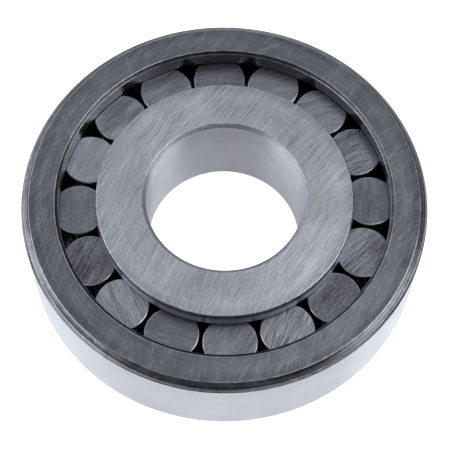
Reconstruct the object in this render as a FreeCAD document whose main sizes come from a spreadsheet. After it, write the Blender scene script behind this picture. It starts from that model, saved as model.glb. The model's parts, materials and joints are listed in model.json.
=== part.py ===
"""Full-complement cylindrical roller bearing, 35 x 90 x 23 mm.

Eighteen pieces: an outer ring with two ribs, an inner ring with one rib, and sixteen rollers
that run between them without a cage. The origin is on the bearing's axis, halfway through its
width, +Z runs along the axis to the side where both rings have a rib, and sizes are in millimetres.
"""
import FreeCAD, Part
import os
import re

import Sketcher

SHEET = "Dimensions"

SIZES = {
    # Boundary dimensions
    "outside_diameter": 90.0,
    "bore_diameter": 35.0,
    "bearing_width": 23.0,
    # Rollers and the circle that their centres lie on
    "roller_diameter": 12.0,
    "roller_length": 14.0,
    "roller_edge_radius": 0.3,
    "roller_total": 16.0,
    "pitch_diameter": 65.2,
    "first_roller_angle": 3.15,
    # Running room between a roller and each raceway, and each rib
    "raceway_gap": 0.02,
    "rib_gap": 0.05,
    # Ribs
    "outer_rib_diameter": 73.6,
    "outer_rib_bevel_radial": 0.75,
    "outer_rib_bevel_axial": 0.55,
    "outer_rib_foot_radial": 0.35,
    "outer_rib_foot_axial": 0.45,
    "inner_rib_diameter": 57.3,
    "inner_rib_bevel_radial": 0.25,
    "inner_rib_bevel_axial": 1.3,
    "inner_rib_foot_radial": 0.3,
    "inner_rib_foot_axial": 0.7,
    # Relief grooves that the grinding wheel runs out into at the foot of each rib
    "relief_depth": 0.35,
    "relief_width": 0.8,
    # Outside corner of the outer ring, two facets that stand in for its turned radius
    "corner_radial": 1.8,
    "corner_axial": 1.75,
    "corner_knee_radial": 0.55,
    "corner_knee_axial": 0.95,
    # Bore corner of the inner ring
    "bore_bevel_radial": 0.8,
    "bore_bevel_axial": 0.7,
    # Lead-in on the ribless end of the inner raceway
    "lead_in_radial": 0.7,
    "lead_in_axial": 1.8,
}


def make_sheet(doc):
    """Spreadsheet with one row for each driving dimension: its name, its value and its alias."""
    sheet = doc.addObject("Spreadsheet::Sheet", SHEET)
    for row, (alias, value) in enumerate(SIZES.items(), start=1):
        sheet.set(f"A{row}", alias.replace("_", " "))
        sheet.set(f"B{row}", str(value))
        sheet.setAlias(f"B{row}", alias)
    doc.recompute()
    return sheet


def bound(expression):
    """The expression with each dimension's name turned into a reference to its cell."""
    def reference(match):
        word = match.group()
        return f"{SHEET}.{word}" if word in SIZES else word
    return re.sub(r"[a-z][a-z_]*", reference, expression)


def origin_plane(body, role):
    """One of the body's own origin planes, found by its role."""
    return next(feature for feature in body.Origin.OriginFeatures if feature.Role == role)


def add_sketch(body, name, role):
    """Empty sketch on one of the body's origin planes."""
    sketch = body.newObject("Sketcher::SketchObject", name)
    sketch.AttachmentSupport = (origin_plane(body, role), [""])
    sketch.MapMode = "FlatFace"
    return sketch


def pin_coordinate(sketch, kind, corner, name, expression):
    """Dimension from the sketch's origin to the start of one edge, driven by the sheet."""
    value = float(sketch.evalExpression(bound(expression)))
    constraint = Sketcher.Constraint(kind, -1, 1, corner, 1, value)
    sketch.addConstraint(constraint)
    sketch.renameConstraint(sketch.ConstraintCount - 1, name)
    sketch.setExpression(f"Constraints.{name}", bound(expression))


def draw_section(body, corners):
    """Closed half-section on the XZ plane through corners given as (radius, height) expressions.

    A corner that keeps the radius or the height of the one before it is held by a vertical or
    horizontal edge, and the others by dimensions from the axis and from the middle of the width.
    """
    sketch = add_sketch(body, body.Name + "_section", "XZ_Plane")
    points = [
        FreeCAD.Vector(*(float(sketch.evalExpression(bound(text))) for text in corner))
        for corner in corners
    ]
    total = len(corners)
    for corner in range(total):
        following = (corner + 1) % total
        sketch.addGeometry(Part.LineSegment(points[corner], points[following]), False)
    for corner in range(total):
        sketch.addConstraint(Sketcher.Constraint("Coincident", corner, 2, (corner + 1) % total, 1))
    for corner, (radius, height) in enumerate(corners):
        previous_radius, previous_height = corners[corner - 1] if corner else ("", "")
        if radius == previous_radius:
            sketch.addConstraint(Sketcher.Constraint("Vertical", corner - 1))
        else:
            pin_coordinate(sketch, "DistanceX", corner, f"radius_{corner}", radius)
        if height == previous_height:
            sketch.addConstraint(Sketcher.Constraint("Horizontal", corner - 1))
        else:
            pin_coordinate(sketch, "DistanceY", corner, f"height_{corner}", height)
    return sketch


def revolve_section(doc, name, corners):
    """Body turned about +Z from one closed half-section."""
    body = doc.addObject("PartDesign::Body", name)
    section = draw_section(body, corners)
    turned = body.newObject("PartDesign::Revolution", name + "_turned")
    turned.Profile = section
    turned.ReferenceAxis = (section, ["V_Axis"])
    turned.Angle = 360
    section.Visibility = False
    return body


def mirrored_below(corners):
    """The same corners below the middle of the width, in the order that closes the outline."""
    return [(radius, f"-({height})") for radius, height in reversed(corners)]


def make_outer_ring(doc):
    """Outer ring: raceway between two ribs, with the outside corners and the ribs' edges bevelled."""
    outside = "outside_diameter / 2"
    rib = "outer_rib_diameter / 2"
    raceway = "(pitch_diameter + roller_diameter) / 2 + raceway_gap"
    relief = raceway + " + relief_depth"
    side = "bearing_width / 2"
    rib_face = "roller_length / 2 + rib_gap"
    upper_half = [
        (raceway, rib_face + " - relief_width"),
        (relief, rib_face + " - relief_width + relief_depth"),
        (relief, rib_face),
        (rib + " + outer_rib_foot_radial", rib_face),
        (rib, rib_face + " + outer_rib_foot_axial"),
        (rib, side + " - outer_rib_bevel_axial"),
        (rib + " + outer_rib_bevel_radial", side),
        (outside + " - corner_radial", side),
        (outside + " - corner_knee_radial", side + " - corner_knee_axial"),
        (outside, side + " - corner_axial"),
    ]
    return revolve_section(doc, "outer_ring", upper_half + mirrored_below(upper_half))


def make_inner_ring(doc):
    """Inner ring: a rib on the +Z side only, so that the ring slides out that way."""
    bore = "bore_diameter / 2"
    rib = "inner_rib_diameter / 2"
    raceway = "(pitch_diameter - roller_diameter) / 2 - raceway_gap"
    relief = raceway + " - relief_depth"
    side = "bearing_width / 2"
    rib_face = "roller_length / 2 + rib_gap"
    corners = [
        (bore, side + " - bore_bevel_axial"),
        (bore + " + bore_bevel_radial", side),
        (rib + " - inner_rib_bevel_radial", side),
        (rib, side + " - inner_rib_bevel_axial"),
        (rib, rib_face + " + inner_rib_foot_axial"),
        (rib + " - inner_rib_foot_radial", rib_face),
        (relief, rib_face),
        (relief, rib_face + " - relief_width + relief_depth"),
        (raceway, rib_face + " - relief_width"),
        (raceway, f"lead_in_axial - {side}"),
        (raceway + " - lead_in_radial", f"-{side}"),
        (bore + " + bore_bevel_radial", f"-{side}"),
        (bore, f"bore_bevel_axial - {side}"),
    ]
    return revolve_section(doc, "inner_ring", corners)


def round_end_edges(body, pad):
    """Fillet on the two circular edges of a roller."""
    circles = [
        f"Edge{number}" for number, edge in enumerate(pad.Shape.Edges, start=1)
        if isinstance(edge.Curve, Part.Circle)
    ]
    fillet = body.newObject("PartDesign::Fillet", body.Name + "_edges")
    fillet.Base = (pad, circles)
    fillet.setExpression("Radius", bound("roller_edge_radius"))


def make_roller(doc, number):
    """One roller, upright on the pitch circle, turned to face the bearing's axis."""
    body = doc.addObject("PartDesign::Body", f"roller_{number:02d}")
    sketch = add_sketch(body, body.Name + "_circle", "XY_Plane")
    radius = SIZES["roller_diameter"] / 2
    sketch.addGeometry(Part.Circle(FreeCAD.Vector(), FreeCAD.Vector(0, 0, 1), radius), False)
    sketch.addConstraint(Sketcher.Constraint("Coincident", 0, 3, -1, 1))
    sketch.addConstraint(Sketcher.Constraint("Diameter", 0, 2 * radius))
    sketch.renameConstraint(1, "diameter")
    sketch.setExpression("Constraints.diameter", bound("roller_diameter"))
    pad = body.newObject("PartDesign::Pad", body.Name + "_pad")
    pad.Profile = sketch
    pad.SideType = "Symmetric"
    pad.setExpression("Length", bound("roller_length"))
    sketch.Visibility = False
    doc.recompute()
    round_end_edges(body, pad)
    angle = f"(first_roller_angle + {number - 1} * 360 / roller_total)"
    body.setExpression("Placement.Base.x", bound(f"pitch_diameter / 2 * cos({angle})"))
    body.setExpression("Placement.Base.y", bound(f"pitch_diameter / 2 * sin({angle})"))
    body.setExpression("Placement.Rotation.Angle", bound(angle))
    return body


def check_document(doc, bodies):
    """Stop on any failed object, and on any sub-part that isn't one valid solid."""
    for item in doc.Objects:
        if {"Invalid", "Error"} & set(item.State):
            raise RuntimeError(f"{item.Label} did not recompute: {item.State}")
    for body in bodies:
        shape = body.Shape
        if shape.isNull() or not shape.isValid() or len(shape.Solids) != 1:
            raise RuntimeError(f"{body.Label} isn't one valid solid")


def main():
    doc = FreeCAD.newDocument("cylindrical_roller_bearing")
    make_sheet(doc)
    rings = [make_outer_ring(doc), make_inner_ring(doc)]
    rollers = [make_roller(doc, number) for number in range(1, int(SIZES["roller_total"]) + 1)]
    bodies = rings + rollers
    doc.recompute()
    check_document(doc, bodies)
    os.makedirs("parts", exist_ok=True)
    for body in bodies:
        body.Shape.exportStep(f"parts/{body.Label}.step")
        print(f"{body.Label}: {body.Shape.Volume:.1f} mm3, z to {body.Shape.BoundBox.ZMax:.2f} mm")


main()
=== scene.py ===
"""Looks for a cageless cylindrical roller bearing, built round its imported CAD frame.

Each ring and roller is turned again as a fine mesh from the section of its CAD node, with its sharp
edges rounded as they are on a real bearing, and stands for that node. Each surface has the finish
of the work that made it: side faces are ground in long arcs, corners are turned, and raceways, bore
and seat are ground round.
"""

import json
import math
import random

import bmesh
import bpy
import numpy as np
from mathutils import Matrix, Vector

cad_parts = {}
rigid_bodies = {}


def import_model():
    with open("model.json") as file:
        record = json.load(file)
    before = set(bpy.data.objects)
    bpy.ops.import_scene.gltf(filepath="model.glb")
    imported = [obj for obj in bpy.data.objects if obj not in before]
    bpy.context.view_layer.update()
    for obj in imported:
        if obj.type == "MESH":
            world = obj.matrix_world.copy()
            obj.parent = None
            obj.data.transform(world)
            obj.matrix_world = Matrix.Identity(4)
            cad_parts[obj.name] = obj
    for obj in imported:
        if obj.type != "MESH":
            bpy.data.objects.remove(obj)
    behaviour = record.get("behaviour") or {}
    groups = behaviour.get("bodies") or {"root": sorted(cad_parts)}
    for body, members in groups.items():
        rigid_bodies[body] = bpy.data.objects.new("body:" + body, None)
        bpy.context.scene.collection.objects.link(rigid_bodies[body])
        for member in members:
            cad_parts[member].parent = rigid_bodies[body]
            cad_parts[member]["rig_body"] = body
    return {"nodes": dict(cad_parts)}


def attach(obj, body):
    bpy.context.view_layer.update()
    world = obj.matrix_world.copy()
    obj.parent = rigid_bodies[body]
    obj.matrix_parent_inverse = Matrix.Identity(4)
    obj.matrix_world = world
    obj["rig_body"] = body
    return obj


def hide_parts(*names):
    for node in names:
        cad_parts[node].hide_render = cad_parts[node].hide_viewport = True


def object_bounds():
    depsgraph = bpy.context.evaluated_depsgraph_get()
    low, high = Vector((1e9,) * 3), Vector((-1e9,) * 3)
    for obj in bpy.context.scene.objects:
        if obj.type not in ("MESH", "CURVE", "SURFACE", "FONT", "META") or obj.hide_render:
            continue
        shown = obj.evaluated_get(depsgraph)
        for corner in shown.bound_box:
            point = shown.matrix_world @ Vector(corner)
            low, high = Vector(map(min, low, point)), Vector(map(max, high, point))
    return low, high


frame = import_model()
cad_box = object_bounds()

MM = 0.001

# Turned meshes
RING_SEGMENTS = 480
ROLLER_SEGMENTS = 144
EDGE_RADIUS = 0.2 * MM
EDGE_STEPS = 6
ROLLER_EDGE_RADIUS = 0.3 * MM
ROLLER_EDGE_STEPS = 8
SAME_PLACE = 0.002 * MM
SMALLEST_TURN = 0.02  # sine of the smallest turn that makes a corner
LARGEST_TRIM = 0.4  # share of a straight side that rounding takes from one of its ends
END_RINGS = (0.02, 0.35, 0.7)  # circles of points on a roller's end, as shares of its radius
END, EDGE, WALL = range(3)  # places of a roller's three finishes

# Layers of silky marks on a side face: how far their arcs are turned in degrees, marks per mm
# across and along the arcs, shift in the noise, its detail, and weight
SILK_LAYERS = [
    (0, 3.0, 0.08, 0.0, 1.0, 0.50),
    (16, 2.7, 0.10, 5.0, 1.0, 0.18),
    (-20, 2.8, 0.10, 9.0, 1.0, 0.16),
    (0, 0.7, 0.04, 7.0, 0.0, 0.08),
    (62, 2.0, 0.20, 3.0, 1.0, 0.08),
]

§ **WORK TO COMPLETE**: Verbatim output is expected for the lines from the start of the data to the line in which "90 x 23 mm." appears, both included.

§ **EXERCISE SOLUTION**:
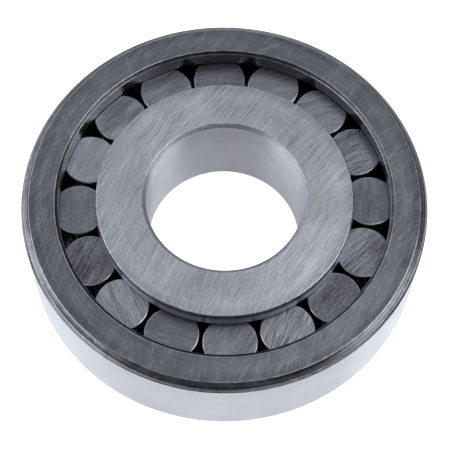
Reconstruct the object in this render as a FreeCAD document whose main sizes come from a spreadsheet. After it, write the Blender scene script behind this picture. It starts from that model, saved as model.glb. The model's parts, materials and joints are listed in model.json.
=== part.py ===
"""Full-complement cylindrical roller bearing, 35 x 90 x 23 mm.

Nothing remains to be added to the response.